Short exercise:
Extract the data exactly, missing nothing.

Given material:
------------------------------------------------------------

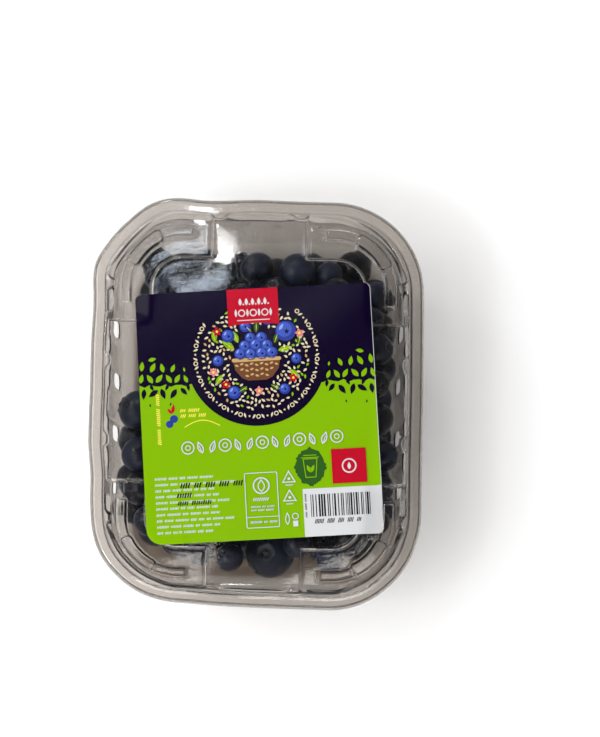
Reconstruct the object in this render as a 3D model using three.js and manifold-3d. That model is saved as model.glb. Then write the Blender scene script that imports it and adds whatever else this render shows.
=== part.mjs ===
import * as THREE from "three";
import { mergeVertices } from "three/addons/utils/BufferGeometryUtils.js";
import Module from "manifold-3d";

// A clear plastic punnet of blueberries, shut with a clip-on lid that carries a paper label.
// Millimetres, +Z up, +Y along the long side. The origin is the middle of the base.

const wasm = await Module();
wasm.setup();

// Driving sizes
const sheet = 0.5; // formed plastic
const gap = 0.3; // between parts that touch
const pack = { width: 118, length: 145.6, corner: 32, height: 42 };
const lid = {
  skirt: 3.2, // how far the edge turns down
  flare: 0.3, // how far it leans out
  ridge: 5.3, // from the outer edge to the step
  slope: 1.2, // how far each step leans
  panelDrop: 1.2, // middle panel below the rim
  pocketDrop: 3.4, // corner pockets below the rim
  panelEdge: 20.5, // from the outer edge to the panel's side
  armHalfLong: 28, // half width of the panel's arm to each long side
  armHalfShort: 16.3,
  band: { from: 9.6, to: 14.3, rise: 1.7, startLong: 34.6, startShort: 23.2 },
  lug: { from: 8.9, to: 15.1, rise: 3.6, start: 22, end: 68 }, // start and end in degrees round the corner
  cornerTurns: [10, 34, 45, 56, 80],
};
const tray = {
  edge: 1.1,
  mouth: 4.2, // from the outer edge to the mouth's wall
  mouthLean: 0.4,
  mouthDepth: 4.8,
  ledge: 6.5,
  wallTop: 6.8,
  wallDrop: 7, // from the rim to the top of the plain wall
  wallFoot: 10.2,
  footHeight: 5.5,
  fillet: { inset: 12.4, height: 1.7 },
  footRing: [14.6, 19],
  floorRise: 1.1,
  cornerSteps: 6,
};
const flute = { depth: 1.1, half: 6.5, slope: 2.2, long: [-28, 0, 28], short: [-14.5, 14.5], footShare: 0.7 };
const vent = { wide: 5.4, tall: 13.5, height: 19, along: [-28.1, -9.4, 9.4, 28.1], inset: 9 };
const slot = { wide: 3, long: 13, x: [-15, 15], y: [-26, 0, 26] };
const cutDepth = 16;
const label = { width: 83.2, length: 89, corner: 2.5, thick: 0.25, x: 1, y: -3.9, turn: 4.3 };
const heap = {
  seed: 20, // starts the seeded draw
  hidden: 110, // berries besides those of the list below
  least: 12,
  most: 15.4,
  top: 36, // highest point
  fall: 16, // how much lower it is at the far end and by the far left wall
  farSlope: [47.5, 67.5],
  leftSlope: [-35, -47],
  leftFrom: [4.5, 12.5],
  farEdge: 58.6, // no berry reaches past these three
  nearEdge: -60.5,
  hiddenNear: -53, // the same for the berries off the list
  leftEdge: -43, // only beyond leftFrom
  // the heap's slanting near corners: the way out of each, and how far out it reaches
  nearCuts: [{ way: [-0.5, -0.866], reach: 61.5 }, { way: [0.6, -0.8], reach: 64.5 }],
  tuck: 6.5, // how much lower the berries off the list stay where they would show
  sides: { showing: [10, 6], hidden: [7, 5] },
  core: { side: 4.5, top: 6, bottom: 0 }, // how far it is behind the berries' outer faces
};
const settling = { rounds: 420, sinking: 252, sink: 0.06, push: 0.42, homing: 0.25 };
// The berries that show round the label: across, along, and diameter.
const showing = [
  [-19.9, 52.8, 10.3], [-40.9, 42.7, 10.3], [-34.8, 44.4, 11.4], [-25.9, 41, 10.7], [-21.1, 42.6, 11],
  [-14, 49.5, 11.6], [-0.9, 50.1, 12.6], [12.8, 48.1, 13.3], [25.5, 47.5, 11.2], [33, 54.6, 13.5],
  [6.3, 41.3, 11.7], [27.6, 41.9, 11], [41.1, 40.6, 11], [40.2, 30.4, 10.3], [42.1, 22.4, 12.2],
  [41.2, 9.3, 12.3], [42.4, -3.7, 12.8], [44.9, -16.8, 11.6], [43.5, -28, 11], [42.6, -40.4, 11],
  [32.7, -47.4, 11], [28, -53.3, 10.2], [24.6, -48.3, 12.1], [14.8, -48.9, 10.7], [6, -52.1, 18.1],
  [-8.7, -53.9, 10.4], [-18.4, -52.2, 10.5], [-29, -49.4, 9.9], [-42, -2, 14.6], [-41.7, -18.4, 12.5],
  [-40.9, -30.1, 12.2], [-37.3, -40.8, 11.4],
];

const halfX = pack.width / 2;
const halfY = pack.length / 2;
const straightY = halfY - pack.corner; // half of a long side's straight stretch
const straightX = halfX - pack.corner;
const cornerArc = (pack.corner * Math.PI) / 2;
const quarter = straightY + cornerArc + straightX; // rim length from a long side's middle to a short side's
const lidRim = pack.height - sheet / 2 - (lid.lug.rise - lid.pocketDrop); // the lugs stand highest
const trayRim = lidRim - sheet - gap;

// A stop is a place on the rim: `q` is its way along the rim from the middle of a long side.
function stopAt(q) {
  const turn = Math.min(Math.max((q - straightY) / pack.corner, 0), Math.PI / 2);
  return {
    q,
    base: [straightX - Math.max(q - straightY - cornerArc, 0), Math.min(q, straightY)],
    normal: [Math.cos(turn), Math.sin(turn)],
  };
}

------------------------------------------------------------

Reply:
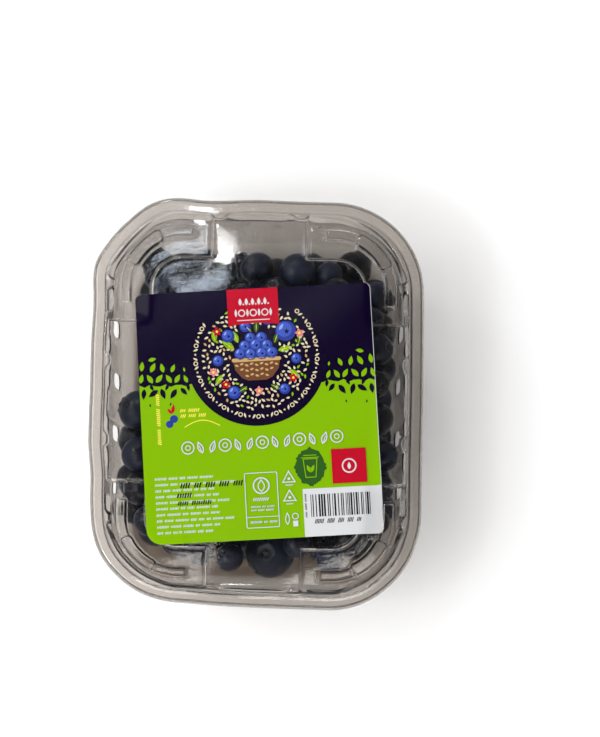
Reconstruct the object in this render as a 3D model using three.js and manifold-3d. That model is saved as model.glb. Then write the Blender scene script that imports it and adds whatever else this render shows.
=== part.mjs ===
import * as THREE from "three";
import { mergeVertices } from "three/addons/utils/BufferGeometryUtils.js";
import Module from "manifold-3d";

// A clear plastic punnet of blueberries, shut with a clip-on lid that carries a paper label.
// Millimetres, +Z up, +Y along the long side. The origin is the middle of the base.

const wasm = await Module();
wasm.setup();

// Driving sizes
const sheet = 0.5; // formed plastic
const gap = 0.3; // between parts that touch
const pack = { width: 118, length: 145.6, corner: 32, height: 42 };
const lid = {
  skirt: 3.2, // how far the edge turns down
  flare: 0.3, // how far it leans out
  ridge: 5.3, // from the outer edge to the step
  slope: 1.2, // how far each step leans
  panelDrop: 1.2, // middle panel below the rim
  pocketDrop: 3.4, // corner pockets below the rim
  panelEdge: 20.5, // from the outer edge to the panel's side
  armHalfLong: 28, // half width of the panel's arm to each long side
  armHalfShort: 16.3,
  band: { from: 9.6, to: 14.3, rise: 1.7, startLong: 34.6, startShort: 23.2 },
  lug: { from: 8.9, to: 15.1, rise: 3.6, start: 22, end: 68 }, // start and end in degrees round the corner
  cornerTurns: [10, 34, 45, 56, 80],
};
const tray = {
  edge: 1.1,
  mouth: 4.2, // from the outer edge to the mouth's wall
  mouthLean: 0.4,
  mouthDepth: 4.8,
  ledge: 6.5,
  wallTop: 6.8,
  wallDrop: 7, // from the rim to the top of the plain wall
  wallFoot: 10.2,
  footHeight: 5.5,
  fillet: { inset: 12.4, height: 1.7 },
  footRing: [14.6, 19],
  floorRise: 1.1,
  cornerSteps: 6,
};
const flute = { depth: 1.1, half: 6.5, slope: 2.2, long: [-28, 0, 28], short: [-14.5, 14.5], footShare: 0.7 };
const vent = { wide: 5.4, tall: 13.5, height: 19, along: [-28.1, -9.4, 9.4, 28.1], inset: 9 };
const slot = { wide: 3, long: 13, x: [-15, 15], y: [-26, 0, 26] };
const cutDepth = 16;
const label = { width: 83.2, length: 89, corner: 2.5, thick: 0.25, x: 1, y: -3.9, turn: 4.3 };
const heap = {
  seed: 20, // starts the seeded draw
  hidden: 110, // berries besides those of the list below
  least: 12,
  most: 15.4,
  top: 36, // highest point
  fall: 16, // how much lower it is at the far end and by the far left wall
  farSlope: [47.5, 67.5],
  leftSlope: [-35, -47],
  leftFrom: [4.5, 12.5],
  farEdge: 58.6, // no berry reaches past these three
  nearEdge: -60.5,
  hiddenNear: -53, // the same for the berries off the list
  leftEdge: -43, // only beyond leftFrom
  // the heap's slanting near corners: the way out of each, and how far out it reaches
  nearCuts: [{ way: [-0.5, -0.866], reach: 61.5 }, { way: [0.6, -0.8], reach: 64.5 }],
  tuck: 6.5, // how much lower the berries off the list stay where they would show
  sides: { showing: [10, 6], hidden: [7, 5] },
  core: { side: 4.5, top: 6, bottom: 0 }, // how far it is behind the berries' outer faces
};
const settling = { rounds: 420, sinking: 252, sink: 0.06, push: 0.42, homing: 0.25 };
// The berries that show round the label: across, along, and diameter.
const showing = [
  [-19.9, 52.8, 10.3], [-40.9, 42.7, 10.3], [-34.8, 44.4, 11.4], [-25.9, 41, 10.7], [-21.1, 42.6, 11],
  [-14, 49.5, 11.6], [-0.9, 50.1, 12.6], [12.8, 48.1, 13.3], [25.5, 47.5, 11.2], [33, 54.6, 13.5],
  [6.3, 41.3, 11.7], [27.6, 41.9, 11], [41.1, 40.6, 11], [40.2, 30.4, 10.3], [42.1, 22.4, 12.2],
  [41.2, 9.3, 12.3], [42.4, -3.7, 12.8], [44.9, -16.8, 11.6], [43.5, -28, 11], [42.6, -40.4, 11],
  [32.7, -47.4, 11], [28, -53.3, 10.2], [24.6, -48.3, 12.1], [14.8, -48.9, 10.7], [6, -52.1, 18.1],
  [-8.7, -53.9, 10.4], [-18.4, -52.2, 10.5], [-29, -49.4, 9.9], [-42, -2, 14.6], [-41.7, -18.4, 12.5],
  [-40.9, -30.1, 12.2], [-37.3, -40.8, 11.4],
];

const halfX = pack.width / 2;
const halfY = pack.length / 2;
const straightY = halfY - pack.corner; // half of a long side's straight stretch
const straightX = halfX - pack.corner;
const cornerArc = (pack.corner * Math.PI) / 2;
const quarter = straightY + cornerArc + straightX; // rim length from a long side's middle to a short side's
const lidRim = pack.height - sheet / 2 - (lid.lug.rise - lid.pocketDrop); // the lugs stand highest
const trayRim = lidRim - sheet - gap;

// A stop is a place on the rim: `q` is its way along the rim from the middle of a long side.
function stopAt(q) {
  const turn = Math.min(Math.max((q - straightY) / pack.corner, 0), Math.PI / 2);
  return {
    q,
    base: [straightX - Math.max(q - straightY - cornerArc, 0), Math.min(q, straightY)],
    normal: [Math.cos(turn), Math.sin(turn)],
  };
}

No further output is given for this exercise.